A este respecto, un apunte final: Montero cree que ha llegado el momento de sacrificar las formas a los contenidos, porque una vez cambiados los contenidos, será posible transigir sobre los modos. Como expliqué, no creo que se pueda separar los unos de los otros: no por utopismo, sino por realismo desencantado. Obsesionados por la emergencia económica crónica, los liberales piensan que, una vez arreglada esa, se puedan arreglar las instituciones. Yo creo, por el contrario, que nadie tendrá esperanzas de estabilizar la economía mientras no se blinden las instituciones. ¿Difícil? Sí, titánico, pero no hay atajos. Aclarado esto, permítanme decir que incluso en los contenidos se da por sentado un consenso que no es tal. El “liberalismo” de Milei tiene poco que ver con cualquier tipo de liberalismo vivido en Argentina, y no sólo, hasta ahora. Cualquiera que esté familiarizado con la literatura de la que bebe se esforzará sin éxito por encontrar su parentesco con el liberalismo de John Rawls, citado por Montero. Sospecho que a los ojos de Milei éste sea una especie de “colectivista”, como la mayor parte de la humanidad. ¡Seguramente no encontrará en ella la “secularización de la política”! Estoy dispuesto a cambiar de opinión, pero al pasar de los libros al gobierno creo que el anarco-capitalismo está condenado a darse de bruces con la realidad: subir los impuestos que quisiera bajar es sólo el primer “bache en el camino”.

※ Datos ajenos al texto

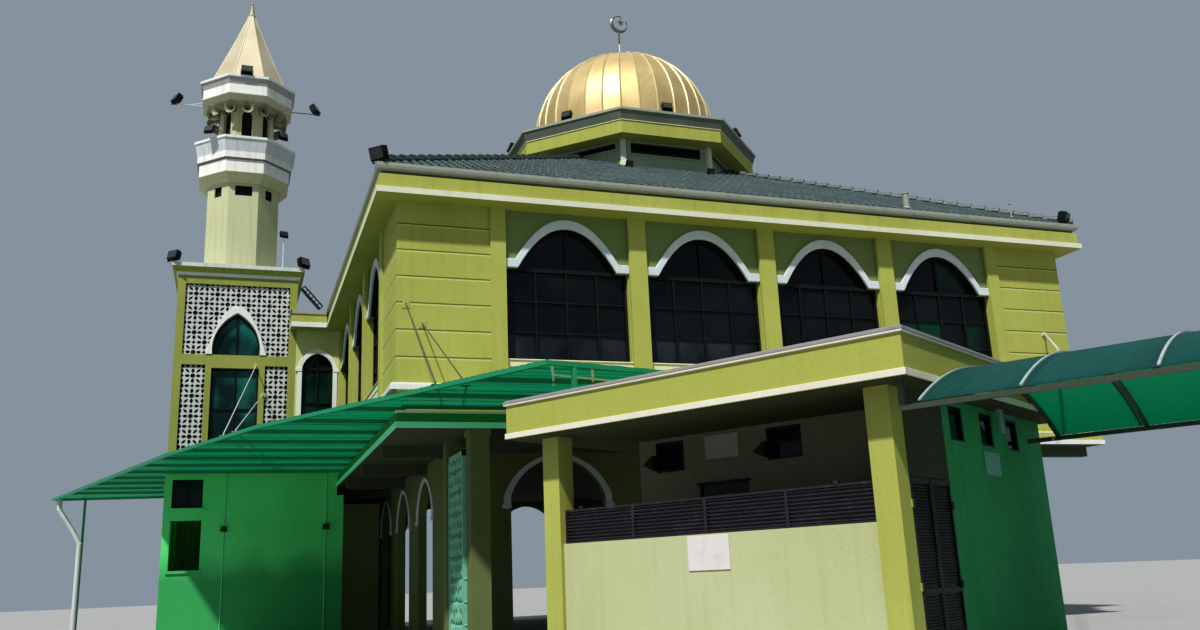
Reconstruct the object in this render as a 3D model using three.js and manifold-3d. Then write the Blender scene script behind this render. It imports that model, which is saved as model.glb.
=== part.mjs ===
// A mosque: a square domed prayer hall over an open ground floor, a minaret joined to it by a short
// link, a green awning beside them, and a small annex with a curved canopy along the street.
// Millimetres, +Z up. The origin is at ground level under the middle of the prayer hall; -Y is the
// front of the hall. The annex and its canopy stand in a frame of their own, turned to the street.
import * as THREE from 'three';
import { mergeVertices } from 'three/addons/utils/BufferGeometryUtils.js';
import Module from 'manifold-3d';

const wasm = await Module();
wasm.setup();

// Driving dimensions
const GAP = 0.3; // joint left between two pieces that touch
const QUARTER = Math.PI / 2;
const EIGHTH = Math.PI / 8;

const FLOOR_TOP = 150;
const FIRST_SLAB_BOTTOM = 4230;
const FIRST_FLOOR = 4500;
const EAVE_BOTTOM = 9430;
const EAVE_TOP = 10110;

const HALL_HALF = 8700;
const WALL = 250;
const BAY = 3320;
const BAY_CENTRES = [-1.5 * BAY, -0.5 * BAY, 0.5 * BAY, 1.5 * BAY];
const PILASTER_LINES = [-BAY, 0, BAY];
const PILASTER_WIDTH = 420;
const END_PILASTER = { inner: 6410, outer: 6750 };
const PILASTER_PROUD = 120;
const CORNER_PANEL_PROUD = 60;

const WINDOW = { half: 1430, sill: 6070, head: 8120, archHalf: 1140, rise: 960 };
const ARCH_BULGE = 0.155; // sagitta of each half of a pointed arch, as a share of its chord
const ARCH_STEPS = 6;
const GLASS_THICKNESS = 12;

const GROUND_HALF = 7500;
const GROUND_WALL = 200;
const GROUND_ARCH = { half: 1090, spring: 3280, rise: 830 };
const GROUND_SIDE_ARCH = { half: 950, spring: 3150, rise: 700 };

const SLAB_HALF = 9080;
const VERANDAH_FRONT = -11100;
const VERANDAH_COLUMN = 360;
const VERANDAH_COLUMN_X = [-7560, -2520, 2520];
const VERANDAH_RIGHT = 4100;
const VERANDAH_SCREEN = { x: -7800, thickness: 50, back: -9350, top: 3880, post: 300 };
const CANTILEVER_BEAM = { width: 220, depth: 240, first: -8450, count: 6 };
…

Supongo que muchos liberales de la vieja escuela habrán pensado en esto, que en el fondo confían en moderar a Milei, en disuadirlo a seguir una estrategia más racional. Están jugando con fuego. A muchos aprendices de brujo les ha pasado pensar controlar al genio que les llevó a perderse. Esperemos que éste no sea el caso, que todo lo que acabo de escribir resulte equivocado. Por cierto, lo escribí de buena fe, como deber de quienes realizamos actividades “intelectuales”, el de conservar la libertad crítica a costa de desagradar a algunos amigos.